Part of Frackleton’s job is to teach up-and-coming pastry chefs. “The training process to get someone new in here is long and frustrating, because there are several ways to screw up cookie dough, believe it or not,” he says as he removes a tray of seemingly perfect sugar cookies from the seven-foot-tall Revent stainless steel oven he and his staff use for much of their baking.

Students load up their plates with treats from Frackleton's bakeshop during a reception at the Towers dining hall.

“Mostly I can tell how a cookie came out just by the way it looks,” he says. “If it doesn’t look right, I taste it, and I can make adjustments. It happens every once a while.” On a Tuesday near the end of spring semester, the bakeshop was finishing a feverishly busy two-day stint preparing an impressive array of desserts for a reception at Towers. The event was commemorating the closing of the Shelton Hall, Myles Standish Hall, and Towers dining halls (a new dining facility is being built in the Center for Student Services at 100 Bay State Road, scheduled to open this September).

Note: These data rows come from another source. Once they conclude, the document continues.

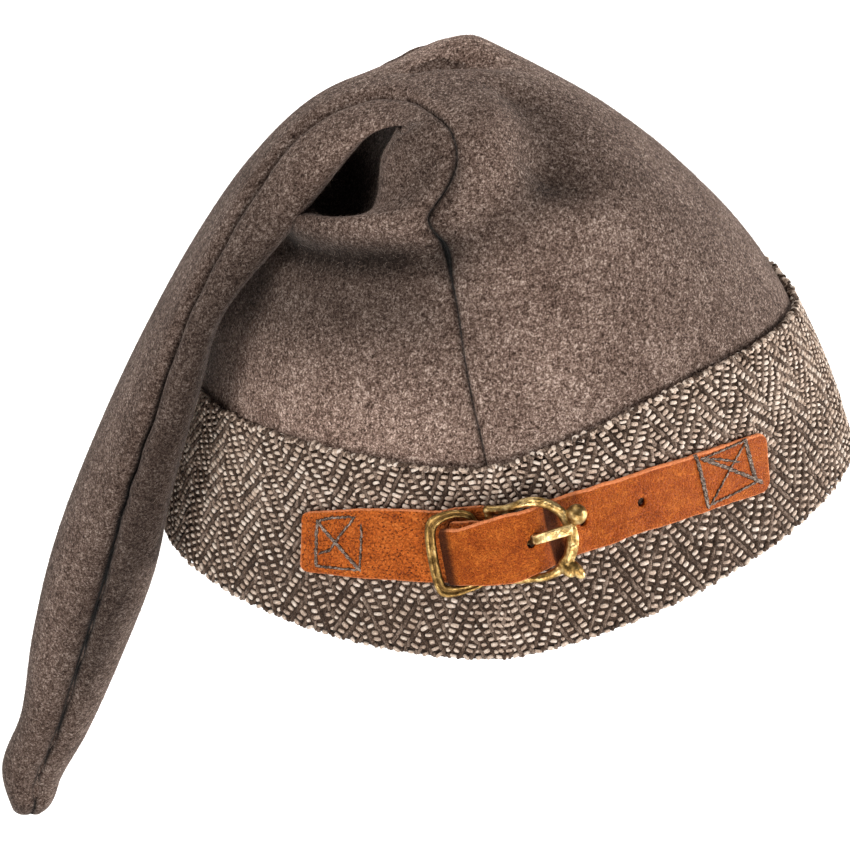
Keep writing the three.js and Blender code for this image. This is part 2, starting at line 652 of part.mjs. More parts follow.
// Cuts in the leather: the slot for the tongue's loop, the used hole, and the two open holes
const SLOT_LONG = 8;
const SLOT_DEEP = 7.2;
const slotCut = new THREE.BoxGeometry(SLOT_LONG, EYE_WIDTH + 2 * FIT_GAP, SLOT_DEEP);
slotCut.translate(BAR_A + 1, EYE_B, BUCKLE_HEIGHT - 0.1);
slotCut.applyMatrix4(buckleAxes);
const leftStrap = toSolid(leftStrip).subtract(toSolid(slotCut));

function punch(distance) {
  const frame = rightWay.frame(distance);
  const hole = new THREE.CylinderGeometry(PUNCHED_HOLE_RADIUS, PUNCHED_HOLE_RADIUS, 4 * LEATHER_THICK, 12);
  hole.rotateX(Math.PI / 2);
  hole.applyMatrix4(
    new THREE.Matrix4().makeBasis(frame.forward, frame.width, frame.normal).setPosition(frame.at),
  );
  return toSolid(hole);
}
const usedHole = wayTo(rightWay, inBuckle(8.4, 0.4, 6.4));
const pinClearance = toGeometry(tonguePin(FIT_GAP));
pinClearance.applyMatrix4(buckleAxes);
const rightStrap = toSolid(rightStrip)
  .subtract(toSolid(pinClearance))
  .subtract(punch(usedHole))
  .subtract(punch(usedHole + HOLE_PITCH))
  .subtract(punch(usedHole + 2 * HOLE_PITCH));

// Materials
const wool = new THREE.MeshStandardMaterial({ color: 0x7d7067, roughness: 0.95, metalness: 0 });
const tweed = new THREE.MeshStandardMaterial({ color: 0x97897b, roughness: 0.95, metalness: 0 });
const pebbledLeather = new THREE.MeshStandardMaterial({ color: 0xc46028, roughness: 0.6, metalness: 0 });
const smoothLeather = new THREE.MeshStandardMaterial({ color: 0xc85f23, roughness: 0.55, metalness: 0 });
const brass = new THREE.MeshStandardMaterial({ color: 0xa98b45, roughness: 0.35, metalness: 1 });

function named(name, geometry, material) {
  const mesh = new THREE.Mesh(geometry, material);
  mesh.name = name;
  geometry.computeVertexNormals();
  return mesh;
}

const cap = new THREE.Group();
cap.add(
  named("crown_back_panel", backPanel, wool),
  named("crown_front_panel", frontPanel, wool.clone()),
  named("band", band, tweed),
  named("strap_left", toGeometry(leftStrap), pebbledLeather),
  named("strap_right", toGeometry(rightStrap), smoothLeather),
);
const buckle = new THREE.Group();
buckle.applyMatrix4(buckleAxes);
buckle.add(
  named("buckle_frame", toGeometry(frameSolid), brass),
  named("keeper_loop", toGeometry(keeper), brass.clone()),
  named("buckle_tongue", toGeometry(tongue), brass.clone()),
);
cap.add(buckle);

export default cap;
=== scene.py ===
# %% [markdown]
# # A wool cap with a long tail
# The cap is sewn from two panels of thick felted wool that run on into one long hanging tail.
# A herringbone tweed band is turned up round the rim, and a leather strap with a brass buckle
# is stitched on its near side. The solids that carry the cap are loaded first. Everything made
# here lies on them, in the same place and at the same size, and only adds the finish.

import math

import bmesh
import bpy
import numpy as np
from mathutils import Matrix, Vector


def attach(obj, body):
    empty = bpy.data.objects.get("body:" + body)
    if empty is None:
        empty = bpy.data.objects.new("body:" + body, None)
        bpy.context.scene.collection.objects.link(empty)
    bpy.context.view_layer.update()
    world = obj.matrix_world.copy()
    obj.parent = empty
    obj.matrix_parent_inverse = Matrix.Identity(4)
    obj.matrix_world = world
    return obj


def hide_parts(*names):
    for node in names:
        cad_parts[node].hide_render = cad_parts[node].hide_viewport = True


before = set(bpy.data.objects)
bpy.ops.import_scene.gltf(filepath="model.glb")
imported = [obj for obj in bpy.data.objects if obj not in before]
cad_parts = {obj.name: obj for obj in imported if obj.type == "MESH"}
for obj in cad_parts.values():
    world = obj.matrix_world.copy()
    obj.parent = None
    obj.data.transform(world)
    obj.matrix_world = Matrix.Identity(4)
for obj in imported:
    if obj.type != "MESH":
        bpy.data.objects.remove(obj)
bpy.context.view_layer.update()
MM = 0.001
print("solids:", sorted(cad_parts))

# %% [markdown]
# ## The view
# A long lens at arm's length looks down on the near side by 30 degrees. The cap is held up as a
# head holds it, so the pale floor lies well below it and only sends soft light back up. The
# picture is shown without a film curve, so that colours given as a screen shows them stay so.
# The camera could be turned until the cap looks right, but worked out from the scale of the rim
# and its place in the picture it is right at once.

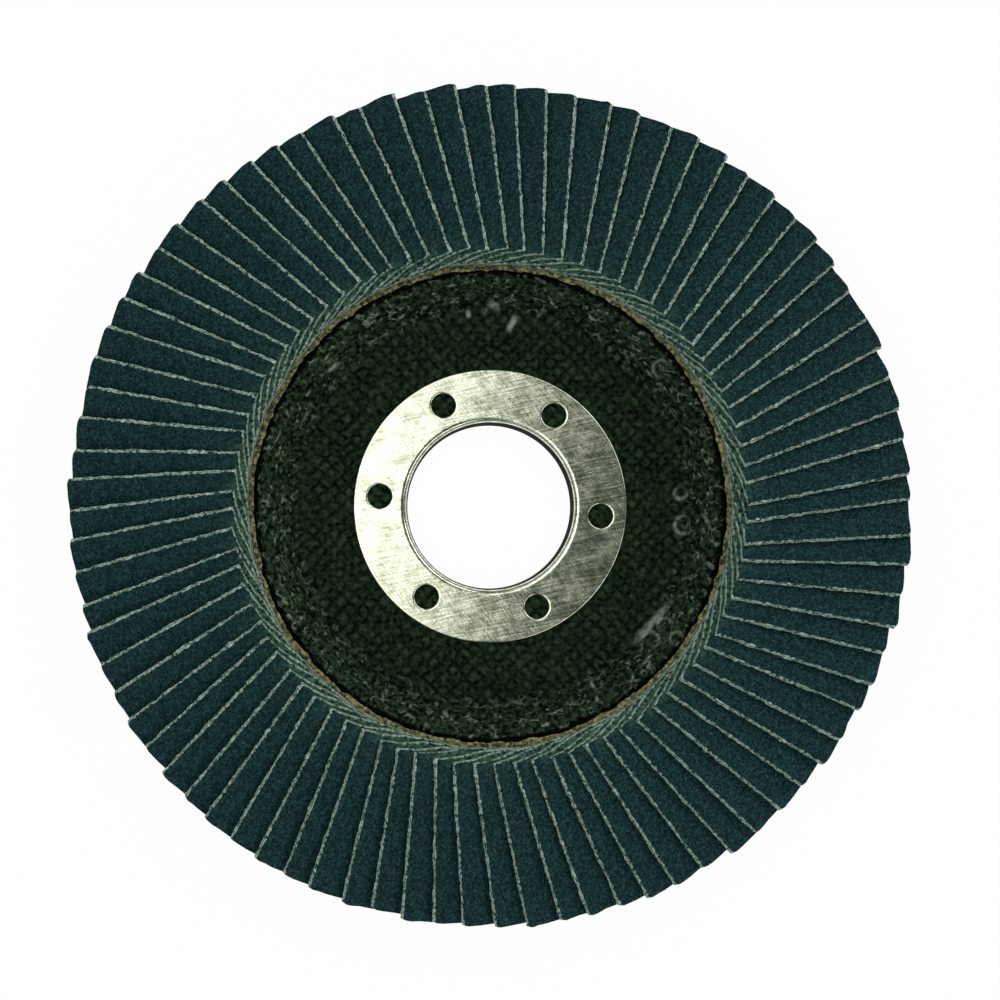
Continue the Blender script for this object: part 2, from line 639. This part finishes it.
# ---------------------------------------------------------------- adhesive
def adhesive_bed():
    """Band of epoxy on the flange, with a lumpy inner edge where it squeezed out."""
    bm = bmesh.new()
    inner, outer = crest_radius + bed_start, bed_high.x
    lift = bond_gap / cos(flange_fall)
    thick = bed_thickness / cos(flange_fall)
    points = [(outer, flange_top(outer) + lift), (inner, flange_top(inner) + lift)]
    for share, height in ((-0.1, 0.3), (0.0, 0.7), (0.25, 1.0), (0.6, 1.05), (1.2, 1.0)):
        radius = inner + share * mm
        points.append((radius, flange_top(radius) + lift + thick * height))
    points.append((outer, flange_top(outer) + lift + thick))
    wire(bm, points)
    spin_round(bm, 480)
    for vert in bm.verts:
        radius = vert.co.xy.length
        if radius > inner + 2 * mm:
            continue
        swell = ripple(vert.co, 2.2 * mm, 5.0) + 0.6 * ripple(vert.co, 0.8 * mm, 6.0)
        vert.co.xy *= 1 + 0.33 * mm * swell / radius
        if vert.normal.z > 0.2:
            vert.co.z += 0.1 * mm * ripple(vert.co, 1.1 * mm, 7.0)
    finished("glue_bead", bm, [epoxy_material()], "adhesive_bed")


# ---------------------------------------------------------------- flaps
def lean_at(reach):
    """Angle by which a flap is tipped about its own length, so that it lies on the next one."""
    outward = (reach - inner_reach) / (disc_radius - inner_reach)
    spacing = flap_thickness + flap_gap + rim_opening * outward
    foot_fall = flap_width / 2 * sin(flange_fall)
    return asin((spacing / flap_pitch + foot_fall) / reach)


def flap_section(reach):
    """Where a flap's section lies at a distance from the axis: the middle of its under face, and
    its directions across and through."""
    lean, fall = lean_at(reach), flange_fall
    half_rise = flap_width / 2 * sin(lean)
    foot_radius = hypot(reach - half_rise * sin(fall), flap_width / 2 * cos(lean))
    bed_top = flange_top(foot_radius) + (bond_gap + bed_thickness) / cos(fall)
    middle = Vector((reach, 0, bed_top + bond_gap + half_rise * cos(fall)))
    across = Vector((-sin(lean) * sin(fall), cos(lean), -sin(lean) * cos(fall)))
    through = Vector((sin(fall) * cos(lean), sin(lean), cos(fall) * cos(lean)))
    return middle, across, through


rim_lean = lean_at(disc_radius)
half_span = flap_width / 2 * cos(rim_lean) + flap_thickness * sin(rim_lean)
trimmed_reach = sqrt(disc_radius**2 - half_span**2)
flap_length = trimmed_reach - inner_reach
steps_along, steps_across = 104, 9  # of a flap's grid, which is finer towards its open edge


def loose_thread(bm, root, direction, length):
    """A short stiff yarn end."""
    turn = direction.to_track_quat("Z", "Y").to_matrix().to_4x4()
    matrix = Matrix.Translation(root + direction * length / 2) @ turn
    bmesh.ops.create_cone(
        bm, segments=5, radius1=0.06 * mm, radius2=0.03 * mm, depth=length, cap_ends=True, matrix=matrix
    )


def cut_sheet(bm, edge, draw, shift):
    """A grid the size of a flap, with x along it and y across from its open edge, cut a little
    ragged.  edge marks how near to a cut each place is."""
    bmesh.ops.create_grid(bm, x_segments=steps_along, y_segments=steps_across, size=0.5)
    inset = draw.uniform(-0.18, 0.12) * mm
    trim = draw.uniform(-0.5, 0.1) * mm
    trim_slant = draw.uniform(0.0, 0.055)
    for vert in bm.verts:
        share = vert.co.x + 0.5
        across = (vert.co.y + 0.5) ** 2.2 * flap_width
        along = share * (flap_length + trim + trim_slant * min(across, 5 * mm))
        from_hub, from_rim = share * flap_length, (1 - share) * flap_length
        place = Vector((along, across, 0)) + shift
        if across < 3 * mm:
            crown_wave = 0.14 * ripple(place, 2.5 * mm) + 0.12 * ripple(place, 0.8 * mm, 8.0)
            across += crown_wave * mm * exp(-across / (0.8 * mm))
        if from_hub < 8 * mm:
            end_wave = 0.1 * ripple(place, 1.2 * mm, 9.0) + 0.06 * ripple(place, 0.4 * mm, 10.0)
            foot_reach = 0.7 * mm * min(1.0, max(0.0, (across - 3 * mm) / (4 * mm)))
            along += (end_wave * mm + inset - foot_reach) * exp(-from_hub / (2 * mm))
        if from_rim < 2 * mm:
            rim_wave = 0.2 * ripple(place, 1.4 * mm, 14.0) + 0.14 * ripple(place, 0.5 * mm, 15.0)
            corner = exp(-across / (0.3 * mm))
            along -= (abs(rim_wave) + 0.3 * corner) * mm * exp(-from_rim / (0.5 * mm))
        near = max(min(across, from_hub, from_rim + 0.1 * mm), 0)
        vert[edge] = exp(-near / (0.2 * mm))
        vert.co = (along, across, 0)


def thicken_sheet(bm, edge, draw, shift):
    """Gives the cut sheet its thickness, with yarn ends and a few knots standing out of the cuts."""
    count = draw.randint(4, 9)
    knots = [(draw.uniform(0, flap_length), draw.uniform(0.08, 0.22) * mm) for _ in range(count)]
    knots.append((0.15 * mm, 0.12 * mm))
    extruded = bmesh.ops.extrude_face_region(bm, geom=list(bm.faces), use_keep_orig=True)["geom"]
    grit_side = {g for g in extruded if isinstance(g, bmesh.types.BMVert)}
    for vert in grit_side:
        vert.co.z = flap_thickness
    walls = [e for e in bm.edges if (e.verts[0] in grit_side) != (e.verts[1] in grit_side)]
    inner = bmesh.ops.subdivide_edges(bm, edges=walls, cuts=3)["geom_inner"]
    for vert in [g for g in inner if isinstance(g, bmesh.types.BMVert)]:
        vert[edge] = 1.0
        along, across, depth = vert.co
        place = Vector((along, across, depth * 2)) + shift
        hubward = exp(-along / (7 * mm))
        lump = 0.03 + 0.04 * hubward + (0.11 + 0.04 * hubward) * ripple(place, 0.4 * mm, 11.0)
        bulge = sin(pi * depth / flap_thickness)
        swell = sum(size * exp(-(((along - spot) / (0.3 * mm)) ** 2)) for spot, size in knots)
        if across < 0.6 * mm:
            vert.co.y -= (lump * mm + swell) * bulge
        if along < 0.6 * mm:
            vert.co.x -= lump * mm * bulge
    coat_depth = 0.62 * flap_thickness
    for face in bm.faces:
        height = face.calc_center_median().z
        face.material_index = 0 if height > coat_depth else 2 if height < 1e-6 else 1


def cloth_flap(angle, slides, seed):
    """One flap as a mesh: a sheet cut to size, given its thickness and laid in its place.

    slides says how far it has slipped down its slope at its inner end and at the rim.
    """
    bm = bmesh.new()
    edge = bm.verts.layers.float.new("edge")
    glue = bm.verts.layers.float.new("glue")
    draw = random.Random(seed)
    shift = Vector((draw.uniform(0, 50), draw.uniform(0, 50), 0)) * mm
    cut_sheet(bm, edge, draw, shift)
    thicken_sheet(bm, edge, draw, shift)
    for vert in bm.verts:
        vert[glue] = min(1.0, exp(-vert.co.x / (1.5 * mm)) * max(0.0, (vert.co.y - 0.5 * mm) / (3 * mm)))
    for _ in range(draw.randint(0, 2)):
        root = Vector((draw.uniform(0, 0.6) * flap_length, 0, 0.4 * flap_thickness))
        direction = Vector((draw.uniform(-1, 1), -draw.uniform(0.3, 1), draw.uniform(0, 0.7))).normalized()
        loose_thread(bm, root, direction, draw.uniform(0.3, 0.8) * mm)
    spin = Matrix.Rotation(angle, 3, "Z")
    for vert in bm.verts:
        along, across, depth = vert.co
        middle, cross, through = flap_section(inner_reach + along)
        slide = slides[0] + (slides[1] - slides[0]) * along / flap_length
        point = middle + cross * (across - flap_width / 2 + slide) + through * depth
        vert.co = spin @ point
    bmesh.ops.recalc_face_normals(bm, faces=list(bm.faces))
    mesh = bpy.data.meshes.new(f"flap_{seed}")
    bm.to_mesh(mesh)
    bm.free()
    return mesh


def flap_pieces():
    """Two opposite flaps to a piece, one piece for each CAD node."""
    materials = [zirconia_grit_material(), cut_cloth_material(), cloth_back_material()]
    slides = []
    inner_slide = 0.0
    for number in range(flap_count):
        inner_slide = 0.5 * inner_slide + chance.uniform(-0.34, 0.34) * mm
        slides.append((inner_slide, inner_slide + chance.uniform(-0.3, 0.3) * mm))
    for pair in range(flap_pairs):
        bm = bmesh.new()
        for number in (pair, pair + flap_pairs):
            angle = first_flap_angle + (number + 1) * flap_pitch
            bm.from_mesh(cloth_flap(angle, slides[number], number))
        node = f"flap_pair_{pair + 1:02d}"
        finished(f"cloth_{node}", bm, materials, node, sharp=radians(60))


# ---------------------------------------------------------------- studio
def paper_sweep():
    """White floor that curves up all round, well outside the disc."""
    bm = bmesh.new()
    wire(bm, [(0, 0), (2.6, 0), (3.1, 0.14), (3.4, 0.5), (3.5, 1.1)], closed=False)
    spin_round(bm, 96)
    for face in bm.faces:
        if face.normal.z < 0:
            face.normal_flip()
    sweep = finished("paper_sweep", bm, [paper_sweep_material()])
    sweep.location.z = cad_low.z - 0.02 * mm


def soft_box(name, place, width, height, radiance, turn=None):
    """Rectangular lamp that faces the disc, or straight down where it is given a turn about the
    vertical."""
    data = bpy.data.lights.new(name, "AREA")
    data.shape = "RECTANGLE"
    data.size, data.size_y = width, height
    data.energy = radiance * pi * width * height
    lamp = bpy.data.objects.new(name, data)
    bpy.context.scene.collection.objects.link(lamp)
    lamp.location = place
    if turn is None:
        lamp.rotation_euler = (-place).to_track_quat("-Z", "Y").to_euler()
    else:
        lamp.rotation_euler = (0, 0, turn)


def studio():
    """Four lamps round the disc, one overhead to the left that the steel mirrors, and a dim room."""
    for number, radiance in enumerate((2.4, 0.9, 0.55, 1.8)):
        angle = radians(45 + 90 * number)
        place = Vector((cos(angle), sin(angle), 0)) * 0.75 + Vector((0, 0, 0.7))  # out, and up
        soft_box(f"side_lamp_{number + 1}", place, 1.0, 0.45, radiance)
    overhead_side = radians(168)
    overhead_width = 0.6
    edge_to_axis = 0.03  # its near edge just misses the view straight down
    place = Vector((cos(overhead_side), sin(overhead_side), 0)) * (overhead_width / 2 + edge_to_axis)
    place.z = 0.95
    soft_box("overhead_lamp", place, overhead_width, 0.8, 2.1, turn=overhead_side - pi)
    world = bpy.data.worlds.new("dim_room")
    world.use_nodes = True
    world.node_tree.nodes["Background"].inputs["Color"].default_value = linear("#4b544e")
    world.node_tree.nodes["Background"].inputs["Strength"].default_value = 1.0
    bpy.context.scene.world = world


def camera():
    """Straight above the working face and a little off the axis, with +Y at the picture's top."""
    span = 136.75 * mm  # width seen at the height of the flaps' outer corners
    corner_height = 10.5 * mm
    distance = 1500 * mm
    data = bpy.data.cameras.new("camera")
    data.sensor_width = 36
    data.lens = data.sensor_width * distance / span
    data.clip_start, data.clip_end = 0.01, 20
    eye = bpy.data.objects.new("camera", data)
    bpy.context.scene.collection.objects.link(eye)
    off_centre = Vector((9.95, 6.15)) * span / 1000  # in thousandths of the width seen
    eye.location = (off_centre.x, off_centre.y, corner_height + distance)
    bpy.context.scene.camera = eye


backing_plate()
centre_ring()
adhesive_bed()
flap_pieces()
paper_sweep()
studio()
camera()
bpy.context.scene.view_settings.view_transform = "Standard"
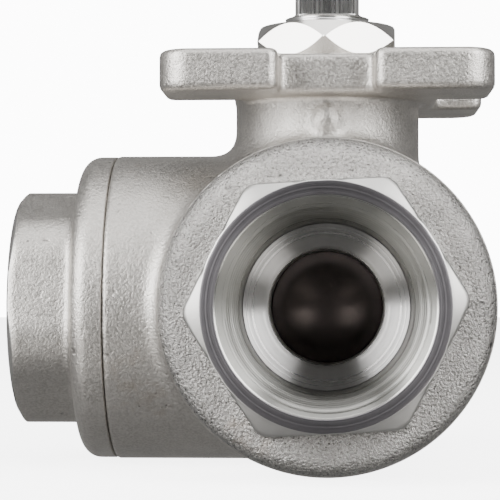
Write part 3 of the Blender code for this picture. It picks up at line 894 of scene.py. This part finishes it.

At approximately 9 p.m., with trays of mini-cheesecakes and fruit tarts everywhere and a giant chocolate fondue fountain, with pineapple, strawberries, and shortbread for dipping, over in a corner, hoards of students began arriving. Taking plates, they started loading up on the sweets lining the room. “My favorite are the carnival M&M cookies,” said Lincoln Hill (CAS’13), as he munched away, balancing two small plates of desserts. “They can make a bad day good,” added Marissa Petersile (ENG’15), who said her favorite dessert of the night was the cheesecake with the cherry on top. But, she admitted, “I haven’t really met a dessert I didn’t like.”

That is the kind of praise that Frackleton loves to hear. “When someone gives you a compliment for your dessert, it’s all worth while,” he says. “When you’re walking around a party and seeing everyone eating what you’ve made, and they smile and go back for more, it’s a compliment. It’s a compliment when they run out of things, although if we do our job right, that never happens!”